Oct 11, 2023 - Health

The U.S. mental health crisis is taking an uneven toll

Illustration of a person sitting hunched over on top of a large 3d "not equal" sign.

Illustration: Gabriella Turrisi/Axios

A trio of new studies paints a grim picture of how overdose deaths, depression and barriers to care are weighing heaviest on disadvantaged and minority groups — and are aligning to widen health disparities as the U.S. emerges from the pandemic.

Why it matters: While behavioral health issues seep into nearly every corner of American life, many experts say interventions have to be built around "precision psychology" that factors social determinants and can predict which subgroups benefit the most.

  • A one-size-fits-all approach could widen gaps in length and quality of life, the experts caution.

The studies reveal just how much the behavioral health crisis is leaving deep faults along racial, educational and generational lines:

Overdose deaths

What they found: Educational attainment was a huge factor in who might die from an overdose from 2000 to 2021, with differences becoming especially stark during the pandemic, a study published last week in JAMA Health Forum found.

  • From 2019 to 2021, the overdose death rate for people who didn't attend college at all increased by 30.6 per 100,000 people, the study found.

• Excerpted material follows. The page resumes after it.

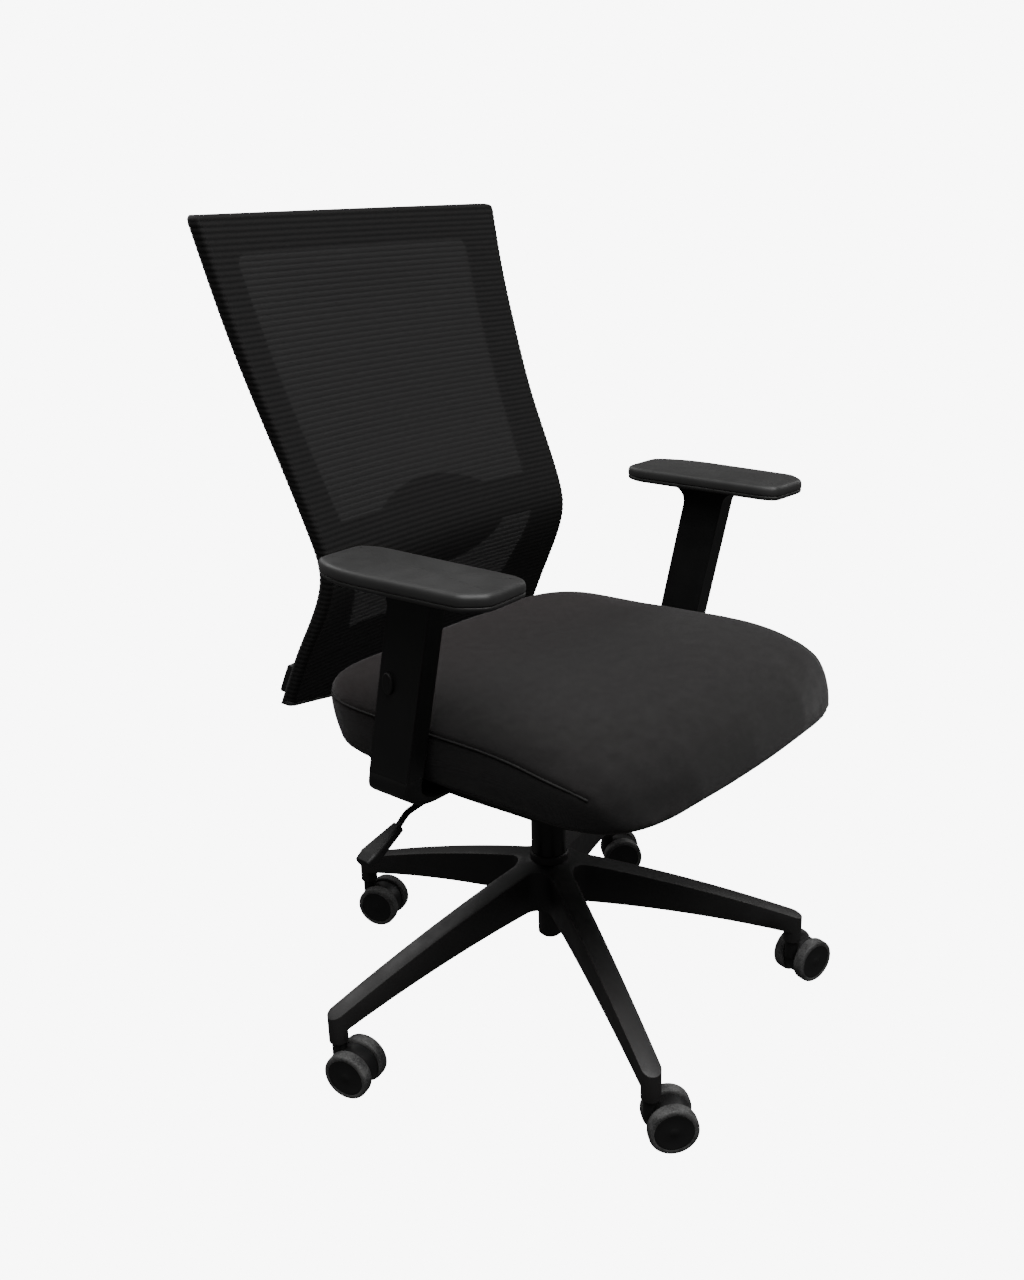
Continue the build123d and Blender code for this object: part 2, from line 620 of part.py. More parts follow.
def bracket_side(spare):
    """The back bracket from the side, grown by spare at its rear and top."""
    with BuildSketch() as side_view:
        Polygon(
            (BRACKET_START, bar_bottom), (leg_y(bar_bottom) + leg_depth + spare, bar_bottom),
            (leg_y(BRACKET_TOP) + leg_depth + spare, BRACKET_TOP + spare),
            (leg_y(BRACKET_TOP), BRACKET_TOP + spare), (leg_y(PAN_BOTTOM), PAN_BOTTOM),
            (BRACKET_START, PAN_BOTTOM), align=None,
        )
    return side_view.sketch


with BuildPart() as back_bracket:
    with BuildSketch(Plane.YZ):
        add(bracket_side(0))
    extrude(amount=BRACKET_HALF, both=True)
    with BuildSketch(Plane.XY.offset(bar_bottom)):
        with Locations((-BACK_BOLT_X, 140), (BACK_BOLT_X, 140)):
            Circle(BOLT_R + 0.3)
    extrude(amount=BRACKET_THICK, mode=Mode.SUBTRACT)
    for bolt_z in BACK_BOLT_HEIGHTS:
        for side, label in SIDES:
            with Locations(Location((side * BACK_BOLT_X, leg_y(bolt_z), bolt_z), (-63.435, 0, 0))):
                Cylinder(BOLT_R + 0.3, 24, mode=Mode.SUBTRACT)
save(back_bracket, "back_bracket")

with BuildPart() as back_bolts:
    for bolt_z in BACK_BOLT_HEIGHTS:
        for side, label in SIDES:
            bolt_place = Location((side * BACK_BOLT_X, leg_y(bolt_z), bolt_z), (-63.435, 0, 0))
            with Locations(bolt_place * Location((0, 0, BRACKET_THICK))):
                Cylinder(BOLT_HEAD_R, BOLT_HEAD, align=(Align.CENTER, Align.CENTER, Align.MIN))
                Cylinder(BOLT_R, 16, align=(Align.CENTER, Align.CENTER, Align.MAX))
    with Locations((-BACK_BOLT_X, 140, bar_bottom), (BACK_BOLT_X, 140, bar_bottom)):
        Cylinder(BOLT_HEAD_R, BOLT_HEAD, align=(Align.CENTER, Align.CENTER, Align.MAX))
        Cylinder(BOLT_R, 14, align=(Align.CENTER, Align.CENTER, Align.MIN))
save(back_bolts, "back_bolts")

with BuildPart() as back_lower_cover:
    with BuildSketch(BACK_SECTION):
        add(back_section(COVER_FRONT, COVER_REAR))
    revolve(axis=BACK_AXIS, revolution_arc=2 * BACK_SWEEP)
    with BuildSketch(Plane.XZ):
        add(back_outline(COVER_INSET))
    extrude(amount=BACK_REACH, mode=Mode.INTERSECT)
    with BuildSketch(Plane.XY.offset(COVER_TOP)):
        Rectangle(3 * POST_OUT, 4 * POST_OUT)
    extrude(amount=COVER_TOP + SLEEVE_TOP, mode=Mode.SUBTRACT)
    with BuildSketch(Plane.YZ):
        add(bracket_side(BOLT_HEAD + 1.5))
        Polygon(
            (leg_y(PAN_BOTTOM), PAN_BOTTOM), (leg_y(BRACKET_TOP), BRACKET_TOP + 5),
            (leg_y(BRACKET_TOP) - 8, BRACKET_TOP + 5), (leg_y(PAN_BOTTOM) - 8, PAN_BOTTOM),
            align=None,
        )
    extrude(amount=BRACKET_HALF + 0.5, both=True, mode=Mode.SUBTRACT)
save(back_lower_cover, "back_lower_cover")

# ---------------------------------------------------------------- armrests


def post_side(bottom, top, half_width):
    """A stretch of the leaning post from the side."""
    with BuildSketch() as side_view:
        Polygon(
            (post_y(bottom) - half_width, bottom), (post_y(bottom) + half_width, bottom),
            (post_y(top) + half_width, top), (post_y(top) - half_width, top), align=None,
        )
    return side_view.sketch


def elbow(side):
    """The arm bracket from the front: a flat bar that turns up into the post."""
    with BuildSketch() as front_view:
        with BuildLine():
            Polyline(
                (side * 228, PAN_BOTTOM), (side * 112, PAN_BOTTOM), (side * 112, bar_bottom),
                (side * 232, bar_bottom),
            )
            Spline(
                (side * 232, bar_bottom), (side * 272, 395), (side * 289, 408), (side * POST_OUT, 424),
                tangents=((side, 0), (0, 1)),
            )
            Polyline(
                (side * POST_OUT, 424), (side * POST_OUT, POST_SEAM_Z), (side * POST_IN, POST_SEAM_Z),
                (side * POST_IN, 420),
            )
            Spline(
                (side * POST_IN, 420), (side * 261, 404), (side * 246, 395), (side * 228, PAN_BOTTOM),
                tangents=((0, -1), (-side, 0)),
            )
        make_face()
    return front_view.sketch


def pad_plan(side):
    """The arm pad from above."""
    with BuildSketch() as plan:
        with BuildLine():
            Polyline(
                (side * 312, 49), (side * 252, 50), (side * 241, 24), (side * 240, -160),
                (side * 246, -177), (side * 306, -180), (side * 326, -156),
            )
            Spline((side * 326, -156), (side * 330, -60), (side * 325, 24), (side * 312, 49))
        make_face()
        fillet(plan.vertices(), 6)
    return plan.sketch


def sleeve_side():
    """The sleeve from the side: the leaning post with a flange under the pad."""
    bottom = POST_SEAM_Z + POST_SLIDE_GAP
    front = post_y(SLEEVE_FLANGE_Z) - POST_HALF_Y
    rear = post_y(SLEEVE_FLANGE_Z) + POST_HALF_Y
    with BuildSketch() as side_view:
        Polygon(
            (post_y(bottom) - POST_HALF_Y, bottom), (post_y(bottom) + POST_HALF_Y, bottom),
            (rear, SLEEVE_FLANGE_Z), (rear + FLANGE_REACH, SLEEVE_FLANGE_Z),
            (rear + FLANGE_REACH, SLEEVE_TOP), (front - FLANGE_REACH, SLEEVE_TOP),
            (front - FLANGE_REACH, SLEEVE_FLANGE_Z), (front, SLEEVE_FLANGE_Z), align=None,
        )
        inner = [v for v in side_view.vertices() if v.Y == SLEEVE_FLANGE_Z and front - 1 < v.X < rear + 1]
        fillet(inner, FLANGE_FILLET)
    return side_view.sketch


slide_gap = POST_WALL + POST_SLIDE_GAP
for side, label in SIDES:
    with BuildPart() as arm_bracket:
        with BuildSketch(Plane.XZ.offset(POST_OUT)):
            add(elbow(side))
        extrude(amount=-2 * POST_OUT)
        with BuildSketch(Plane.YZ):
            add(post_side(bar_bottom - 5, POST_SEAM_Z + 5, POST_HALF_Y))
        extrude(amount=side * 2 * POST_OUT, mode=Mode.INTERSECT)
        with BuildSketch(Plane.YZ.offset(side * (POST_IN + slide_gap))):
            add(post_side(POST_SEAM_Z - 6, INNER_POST_TOP, POST_HALF_Y - slide_gap))
        extrude(amount=side * (POST_OUT - POST_IN - 2 * slide_gap))
        with BuildSketch(Plane.XY.offset(bar_bottom)):
            for bolt_x in ARM_BOLT_X:
                with Locations((side * bolt_x, post_y(ELBOW_BOTTOM))):
                    Circle(BOLT_R + 0.3)
        extrude(amount=BRACKET_THICK, mode=Mode.SUBTRACT)
    save(arm_bracket, f"arm_bracket_{label}")

    with BuildPart() as arm_bolts:
        bolt_places = [(side * bolt_x, post_y(ELBOW_BOTTOM), bar_bottom) for bolt_x in ARM_BOLT_X]
        with Locations(*bolt_places):
            Cylinder(BOLT_HEAD_R, BOLT_HEAD, align=(Align.CENTER, Align.CENTER, Align.MAX))
            Cylinder(BOLT_R, 14, align=(Align.CENTER, Align.CENTER, Align.MIN))
    save(arm_bolts, f"arm_bolts_{label}")

    button_y = post_y(BUTTON_Z) + BUTTON_SETBACK
    with BuildPart() as arm_sleeve:
        with BuildSketch(Plane.YZ.offset(side * POST_IN)):
            add(sleeve_side())
        extrude(amount=side * (POST_OUT - POST_IN))
        with BuildSketch(Plane.YZ.offset(side * (POST_IN + POST_WALL))):
            add(post_side(POST_SEAM_Z - 5, SLEEVE_CAVITY_TOP, POST_HALF_Y - POST_WALL))
        extrude(amount=side * (POST_OUT - POST_IN - 2 * POST_WALL), mode=Mode.SUBTRACT)
        with BuildSketch(Plane.YZ.offset(side * (POST_OUT - POST_WALL - 1))):
            with Locations((button_y, BUTTON_Z)):
                Ellipse(BUTTON_HALF_Y + 0.4, BUTTON_HALF_Z + 0.4)
        extrude(amount=side * 20, mode=Mode.SUBTRACT)
    save(arm_sleeve, f"arm_sleeve_{label}")

    with BuildPart() as arm_button:
        with BuildSketch(Plane.YZ.offset(side * BUTTON_INNER)):
            with Locations((button_y, BUTTON_Z)):
                Ellipse(BUTTON_HALF_Y, BUTTON_HALF_Z)
        extrude(amount=side * (BUTTON_OUTER - BUTTON_INNER))
        fillet(arm_button.faces().sort_by(Axis.X)[-1 if side > 0 else 0].edges(), 1.6)
    save(arm_button, f"arm_button_{label}")

    with BuildPart() as arm_pad:
        with BuildSketch(Plane.XY.offset(SLEEVE_TOP)):
            add(pad_plan(side))
        extrude(amount=PAD_THICK)
        fillet(arm_pad.faces().sort_by(Axis.Z)[-1].edges(), 5)
        fillet(arm_pad.faces().sort_by(Axis.Z)[0].edges(), 3)
    save(arm_pad, f"arm_pad_{label}")

# ---------------------------------------------------------------- casters

for index, heading in enumerate(CASTER_HEADINGS):
    caster = f"caster_{index + 1}"
    stem_at = Vector(STEM_CIRCLE_R, 0, 0).rotate(Axis.Z, arm_angle(index))
    ahead = Vector(1, 0, 0).rotate(Axis.Z, heading)
    across = Vector(0, 1, 0).rotate(Axis.Z, heading)
    hub = stem_at + ahead * CASTER_TRAIL + Vector(0, 0, WHEEL_R)
    wheel_plane = Plane(origin=hub, x_dir=ahead, z_dir=across)

    with BuildPart() as caster_stem:
        with BuildSketch(Plane.XY.offset(STEM_BOTTOM)):
            with Locations((stem_at.X, stem_at.Y)):
                Circle(STEM_R)
        extrude(amount=STEM_TOP - 2 - STEM_BOTTOM)
        chamfer(caster_stem.edges().group_by(Axis.Z)[-1], 1)
    save(caster_stem, f"{caster}_stem")

    with BuildPart() as caster_housing:
        with BuildSketch(wheel_plane):
            Circle(HOUSING_R)
        extrude(amount=HOUSING_HALF_WIDTH, both=True)
        with BuildSketch(Plane.XY.offset(STEM_BOTTOM - 4)):
            with Locations((stem_at.X, stem_at.Y)):
                Circle(NECK_R)
        extrude(amount=NECK_TOP - STEM_BOTTOM + 4)
        with BuildSketch(Plane.XY.offset(STEM_BOTTOM)):
            with Locations((stem_at.X, stem_at.Y)):
                Circle(STEM_R)
        extrude(amount=WHEEL_R, mode=Mode.SUBTRACT)
        with BuildSketch(wheel_plane):
            Circle(AXLE_R)
        extrude(amount=HOUSING_HALF_WIDTH + 1, both=True, mode=Mode.SUBTRACT)
    save(caster_housing, f"{caster}_housing")

    with BuildPart() as caster_axle:
        with BuildSketch(wheel_plane):
            Circle(AXLE_R)
        extrude(amount=AXLE_HALF_LENGTH, both=True)
    save(caster_axle, f"{caster}_axle")

    for hand, letter in ((1, "a"), (-1, "b")):
        spin_axis = Axis(hub, across * hand)
        section_plane = Plane(origin=hub, x_dir=(0, 0, 1), z_dir=Vector(0, 0, 1).cross(across * hand))
        with BuildPart() as caster_wheel:
            with BuildSketch(section_plane):
                with BuildLine():
                    Polyline(
                        (AXLE_R + RUNNING_CLEARANCE, WHEEL_INNER_FACE), (WHEEL_R - 3, WHEEL_INNER_FACE),
                        (WHEEL_R - 0.6, WHEEL_INNER_FACE + 1), (WHEEL_R, WHEEL_INNER_FACE + 2.6),
                        (WHEEL_R, WHEEL_OUTER_FACE - 3.2), (WHEEL_R - 0.8, WHEEL_OUTER_FACE - 1.2),
                        (WHEEL_R - 3, WHEEL_OUTER_FACE), (WHEEL_R - 6, WHEEL_OUTER_FACE),
                        (WHEEL_R - 6.6, WHEEL_OUTER_FACE - WHEEL_DISC_RECESS),
                        (0, WHEEL_OUTER_FACE - WHEEL_DISC_RECESS), (0, WHEEL_BORE_END),
                        (AXLE_R + RUNNING_CLEARANCE, WHEEL_BORE_END), close=True,
                    )
                make_face()
            revolve(axis=spin_axis)
        save(caster_wheel, f"{caster}_wheel_{letter}")
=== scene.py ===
import json
import math

import bpy
import numpy as np
from mathutils import Matrix, Vector
from mathutils.bvhtree import BVHTree
from mathutils.geometry import convex_hull_2d
from mathutils.kdtree import KDTree


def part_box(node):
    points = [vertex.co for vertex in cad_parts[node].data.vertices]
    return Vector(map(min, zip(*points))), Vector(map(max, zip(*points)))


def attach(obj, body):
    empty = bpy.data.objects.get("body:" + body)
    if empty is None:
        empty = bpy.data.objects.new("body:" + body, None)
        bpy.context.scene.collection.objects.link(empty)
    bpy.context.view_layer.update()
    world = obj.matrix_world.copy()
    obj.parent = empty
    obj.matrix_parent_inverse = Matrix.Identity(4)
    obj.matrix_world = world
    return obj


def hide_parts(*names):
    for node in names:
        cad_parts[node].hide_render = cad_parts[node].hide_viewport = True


# A black mesh-back swivel chair. Everything is in metres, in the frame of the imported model:
# +Z up, the sitter faces -Y, and +X is the sitter's left.

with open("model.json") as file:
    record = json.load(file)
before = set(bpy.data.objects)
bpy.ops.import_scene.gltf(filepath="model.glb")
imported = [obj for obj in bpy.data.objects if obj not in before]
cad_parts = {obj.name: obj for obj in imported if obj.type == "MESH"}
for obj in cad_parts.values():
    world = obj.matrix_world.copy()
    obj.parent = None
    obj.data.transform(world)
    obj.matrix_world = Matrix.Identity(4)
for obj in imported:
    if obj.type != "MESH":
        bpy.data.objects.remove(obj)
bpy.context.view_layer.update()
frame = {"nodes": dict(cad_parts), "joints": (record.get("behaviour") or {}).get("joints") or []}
NODES = frame["nodes"]
JOINTS = {joint["name"]: joint for joint in frame["joints"]}
SIDES = ("left", "right")
CASTERS = range(1, 6)
MM = 0.001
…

In contrast, the death rate for people with at least some college increased by only 4.5 per 100,000.
  • In 2021, people without any college experience had overdose death rates nine times higher than people with bachelor's degrees.
  • Researchers noted that as the opioid crisis has transitioned to fentanyl and polysubstance use, overdose deaths have become more prevalent in groups with lower socioeconomic status, potentially widening disparities in life expectancy.
  • "The opioid crisis has increasingly become a crisis disproportionately impacting those without any college education," the study concludes.

Teens with depression

What they found: In 2021, 1 in 5 adolescents had major depressive disorder, but less than half who needed treatment received any, per a study published this week in JAMA Pediatrics.

  • Teenagers of color — particularly Latinos — had the lowest treatment rates.
  • Some of this may be due to the shrinking availability of Spanish-language mental health services while the U.S. Latino population continues to grow.
  • "It is critical to address major depression among adolescents due to the association with suicide, life expectancy, and educational and work achievement and its link to substance use and chronic physical health conditions," the study's authors write.

Adult depression and mortality

What they found: Adults with depression — particularly moderate or severe cases — are at higher risk of dying from cardiovascular disease, ischemic heart disease and other causes, according to a new study in JAMA Network Open.

  • Lifestyle and biological factors may contribute to the link between depression and mortality, but so do social factors "such as poverty, housing instability, lower educational attainment, lower income, and lack of health insurance," the authors write.
  • In 2020, some 21 million U.S. adults (8.4%) had at least one major depressive episode. Researchers noted the onset of cardiovascular disease occurs an average of 7.5 years earlier in adults with mood disorders.

The bottom line: Addressing the root causes of the mental and behavioral health crises will require taking into account a wide array of socioeconomic and health factors, and in many cases will mean tackling much broader societal inequities.